Instructions for the task:
In the material below, identify each line bearing the word "attach". Reproduce those lines.

Data block:
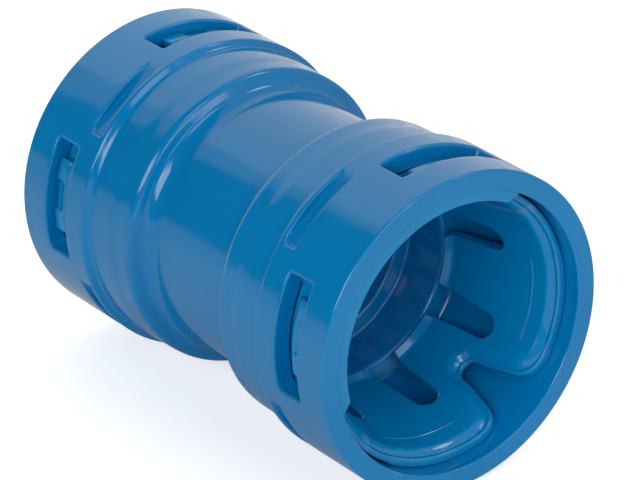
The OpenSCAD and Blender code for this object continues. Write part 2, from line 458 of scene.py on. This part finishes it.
def moulded_plastic(name, colour):
    """Glossy coloured polymer with slight flow marks, a faint skin texture and paler, worn edges."""
    material = bpy.data.materials.new(name)
    material.use_nodes = True
    tree = material.node_tree
    nodes, link = tree.nodes, tree.links.new
    shader = nodes["Principled BSDF"]
    where = nodes.new("ShaderNodeTexCoord").outputs["Object"]

    def noise(scale, detail, stretch=(1, 1, 1)):
        mapping = nodes.new("ShaderNodeMapping")
        mapping.inputs["Scale"].default_value = stretch
        link(where, mapping.inputs["Vector"])
        texture = nodes.new("ShaderNodeTexNoise")
        texture.inputs["Scale"].default_value = scale
        texture.inputs["Detail"].default_value = detail
        link(mapping.outputs["Vector"], texture.inputs["Vector"])
        return texture.outputs["Fac"]

    def spread(value, low, high):
        node = nodes.new("ShaderNodeMapRange")
        node.inputs["From Min"].default_value = 0.3
        node.inputs["From Max"].default_value = 0.7
        node.inputs["To Min"].default_value = low
        node.inputs["To Max"].default_value = high
        link(value, node.inputs["Value"])
        return node.outputs["Result"]

    # Pigment drifts a little along the flow, which runs along the axis.
    pigment = nodes.new("ShaderNodeMix")
    pigment.data_type = "RGBA"
    pigment.inputs["A"].default_value = (*[c * 0.93 for c in colour], 1)
    pigment.inputs["B"].default_value = (*[min(1, c * 1.06) for c in colour], 1)
    link(spread(noise(90, 4, (0.4, 1, 1)), 0, 1), pigment.inputs["Factor"])

    # Edges and corners are rubbed paler.
    edge = nodes.new("ShaderNodeMapRange")
    edge.inputs["From Min"].default_value = 0.53
    edge.inputs["From Max"].default_value = 0.66
    edge.inputs["To Max"].default_value = 0.3
    link(nodes.new("ShaderNodeNewGeometry").outputs["Pointiness"], edge.inputs["Value"])
    worn = nodes.new("ShaderNodeMix")
    worn.data_type = "RGBA"
    worn.inputs["B"].default_value = (*[c * 0.7 + 0.16 for c in colour], 1)
    link(edge.outputs["Result"], worn.inputs["Factor"])
    link(pigment.outputs["Result"], worn.inputs["A"])
    link(worn.outputs["Result"], shader.inputs["Base Color"])

    link(spread(noise(260, 6), 0.085, 0.135), shader.inputs["Roughness"])
    shader.inputs["IOR"].default_value = 1.52
    shader.inputs["Subsurface Weight"].default_value = 0.05
    shader.inputs["Subsurface Radius"].default_value = (0.2, 0.6, 1.0)
    shader.inputs["Subsurface Scale"].default_value = 0.0006

    # A broad, shallow waviness from shrinkage, and the mould's fine skin.
    skin = nodes.new("ShaderNodeBump")
    skin.inputs["Strength"].default_value = 0.06
    skin.inputs["Distance"].default_value = 0.00002
    link(noise(2600, 3), skin.inputs["Height"])
    sink = nodes.new("ShaderNodeBump")
    sink.inputs["Strength"].default_value = 0.25
    sink.inputs["Distance"].default_value = 0.00012
    link(noise(120, 2), sink.inputs["Height"])
    link(skin.outputs["Normal"], sink.inputs["Normal"])
    link(sink.outputs["Normal"], shader.inputs["Normal"])
    return material


def light_table(name, glow):
    """White acrylic, overexposed to the camera."""
    material = bpy.data.materials.new(name)
    material.use_nodes = True
    shader = material.node_tree.nodes["Principled BSDF"]
    shader.inputs["Base Color"].default_value = (0.86, 0.86, 0.86, 1)
    shader.inputs["Roughness"].default_value = 0.9
    shader.inputs["Specular IOR Level"].default_value = 0.0
    shader.inputs["Emission Color"].default_value = (1, 1, 1, 1)
    level = material.node_tree.nodes.new("ShaderNodeMath")
    level.operation = "MULTIPLY"
    level.inputs[1].default_value = glow
    seen = material.node_tree.nodes.new("ShaderNodeLightPath").outputs["Is Camera Ray"]
    material.node_tree.links.new(seen, level.inputs[0])
    material.node_tree.links.new(level.outputs["Value"], shader.inputs["Emission Strength"])
    return material


# ---- Pieces ----

def make_housing(material):
    half = graded(0, (5.6, 0.7), (8.0, 0.2), (14.05, 0.6), (14.95, 0.13), (17.6, 0.3), (18.1, 0.17),
                  (21.1, 0.43), (21.7, 0.17), (24.4, 0.54), (25.7, 0.16))
    xs = np.concatenate([-half[:0:-1], half])
    angles = np.arange(0, 360, 1.44)
    rs = graded(8.3, (9.7, 0.2), (13.1, 0.34), (14.9, 0.2), (16.0, 0.27), (17.1, 0.15))
    bm = moulding("housing_skin", housing_field, xs, angles, rs)
    piece = finish_piece("housing_body", bm, housing_field, material)
    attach(piece, "housing")
    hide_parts("housing")


def split_ring():
    """The lock ring's mesh, cut into the ring itself and its eight fingers, each closed."""
    xs = graded(8.9, (10.9, 0.2), (14.6, 0.46), (17.6, 0.2), (20.4, 0.28), (20.55, 0.15), (20.85, 0.06),
                (21.5, 0.16), (23.7, 0.17), (24.9, 0.4), (25.6, 0.14))
    near_notch = graded(NOTCH_AT - 30, (NOTCH_AT + 30, 0.75))
    rest = graded(NOTCH_AT + 30, (NOTCH_AT + 330, 1.2))[1:-1]
    angles = np.sort(np.concatenate([near_notch, rest]) % 360)
    rs = graded(9.9, (13.5, 0.24), (14.7, 0.17), (16.2, 0.24))
    whole = moulding("ring_skin", ring_field, xs, angles, rs)
    plane = dict(plane_co=(ROOT_X * MM, 0, 0), plane_no=(1, 0, 0), dist=1e-7)

    def kept(outboard):
        bm = whole.copy()
        geometry = bm.verts[:] + bm.edges[:] + bm.faces[:]
        bmesh.ops.bisect_plane(bm, geom=geometry, clear_inner=outboard, clear_outer=not outboard, **plane)
        cut_edges = [e for e in bm.edges if e.is_boundary]
        bmesh.ops.holes_fill(bm, edges=cut_edges, sides=0)
        return bm

    ring, all_fingers = kept(True), kept(False)
    whole.free()
    fingers = []
    for i in range(FINGERS):
        bm = all_fingers.copy()
        middle = math.radians(WINDOW_AT + FINGER_PITCH * i)
        towards = Vector((0, math.cos(middle), math.sin(middle)))
        reach = math.radians(FINGER_PITCH / 2)
        others = [v for v in bm.verts if Vector((0, v.co.y, v.co.z)).angle(towards) > reach]
        bmesh.ops.delete(bm, geom=others, context="VERTS")
        fingers.append(bm)
    all_fingers.free()
    return ring, fingers


def make_lock_rings(material):
    ring, fingers = split_ring()
    for end, mirrored in (("a", False), ("b", True)):
        ring_name = f"lock_ring_{end}"
        body = finish_piece(f"{ring_name}_body", ring.copy(), ring_field, material,
                            mirrored)
        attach(body, ring_name)
        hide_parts(ring_name)
        for i, finger in enumerate(fingers):
            node = f"finger_{end}{i + 1}"
            piece = finish_piece(f"{node}_body", finger.copy(), ring_field, material,
                                 mirrored)
            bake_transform(piece)
            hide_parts(node)


# ---- Stage ----

def make_floor():
    bpy.ops.mesh.primitive_plane_add(size=4, location=(0, 0, HOUSING_BOX[0][2] - 0.0001))
    floor = bpy.context.object
    floor.name = "floor"
    floor.data.materials.append(light_table("white_acrylic", FLOOR_GLOW))


def direction(azimuth, elevation):
    """Unit vector out from the coupling. Azimuth 0 is on the -Y side, 90 on the +X side."""
    a, e = math.radians(azimuth), math.radians(elevation)
    return Vector((math.sin(a) * math.cos(e), -math.cos(a) * math.cos(e), math.sin(e)))


def place(thing, location, facing):
    """Puts a camera or a lamp in the scene, facing along a vector, with its top up."""
    thing.location = location
    thing.rotation_mode = "QUATERNION"
    thing.rotation_quaternion = facing.to_track_quat("-Z", "Y")
    bpy.context.collection.objects.link(thing)


def make_camera():
    """A long lens, about 0.39 m away and 54 degrees round from square on, tilted a third of a degree."""
    back, distance = direction(53.77, 25.304), 0.38866
    tilt = Euler((0, 0, math.radians(-0.316))).to_quaternion()
    data = bpy.data.cameras.new("camera")
    data.lens = 220.195
    data.shift_x = 0.0282
    data.shift_y = 0.0041
    data.clip_start = 0.01
    camera = bpy.data.objects.new("camera", data)
    place(camera, back * distance, -back)
    camera.rotation_quaternion = camera.rotation_quaternion @ tilt
    bpy.context.scene.camera = camera


def make_world():
    """A studio: a white sweep behind the coupling, a dark room in front of it, and white to the camera."""
    world = bpy.data.worlds.new("studio")
    bpy.context.scene.world = world
    world.use_nodes = True
    nodes, link = world.node_tree.nodes, world.node_tree.links.new
    side = nodes.new("ShaderNodeVectorMath")
    side.operation = "DOT_PRODUCT"
    side.inputs[1].default_value = SWEEP_SIDE
    link(nodes.new("ShaderNodeTexCoord").outputs["Generated"], side.inputs[0])
    level = nodes.new("ShaderNodeMapRange")
    level.inputs["From Min"].default_value = -SWEEP_BLUR
    level.inputs["From Max"].default_value = SWEEP_BLUR
    level.inputs["To Min"].default_value = ROOM_LEVEL
    level.inputs["To Max"].default_value = SWEEP_LEVEL
    link(side.outputs["Value"], level.inputs["Value"])
    seen = nodes.new("ShaderNodeMix")
    seen.inputs["B"].default_value = 1.0
    link(nodes.new("ShaderNodeLightPath").outputs["Is Camera Ray"], seen.inputs["Factor"])
    link(level.outputs["Result"], seen.inputs["A"])
    link(seen.outputs["Result"], nodes["Background"].inputs["Strength"])
    nodes["Background"].inputs["Color"].default_value = (1, 1, 1, 1)


def area_lamp(name, size, watts, location, facing):
    """A rectangular lamp that the camera doesn't see."""
    data = bpy.data.lights.new(name, "AREA")
    data.shape = "RECTANGLE"
    data.size, data.size_y = size
    data.energy = watts
    lamp = bpy.data.objects.new(name, data)
    lamp.visible_camera = False
    place(lamp, location, facing)


def softbox(name, azimuth, elevation, size, watts):
    """A soft lamp 0.8 m from the coupling, facing it."""
    back = direction(azimuth, elevation)
    area_lamp(name, size, watts, back * 0.8, -back)


def sweep_card():
    """A card as bright as the sweep, upright on the floor 0.1 m off on the -X side, facing +X."""
    card_x, front, back, top = -0.1025, -0.0563, 0.15, 0.25
    foot = HOUSING_BOX[0][2]
    size = (back - front, top - foot)
    middle = (card_x, (front + back) / 2, (foot + top) / 2)
    area_lamp("sweep_card", size, SWEEP_LEVEL * math.pi * size[0] * size[1], middle, Vector((1, 0, 0)))


def make_lights():
    sweep_card()
    softbox("key_box", 20, 26, (0.5, 0.34), 2.5)
    softbox("front_box", 52, 18, (0.24, 0.2), 0.95)
    softbox("right_box", 86, 41, (0.3, 0.3), 0.65)
    softbox("low_box", 98, 9, (0.4, 0.2), 0.6)
    softbox("rim_box", 140, 45, (0.17, 0.17), 0.5)


bpy.context.scene.view_settings.view_transform = "Standard"
make_camera()
make_world()
make_lights()
make_floor()
make_housing(moulded_plastic("blue_housing", HOUSING_BLUE))
make_lock_rings(moulded_plastic("blue_ring", RING_BLUE))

Full solution:
    attach(piece, "housing")
        attach(body, ring_name)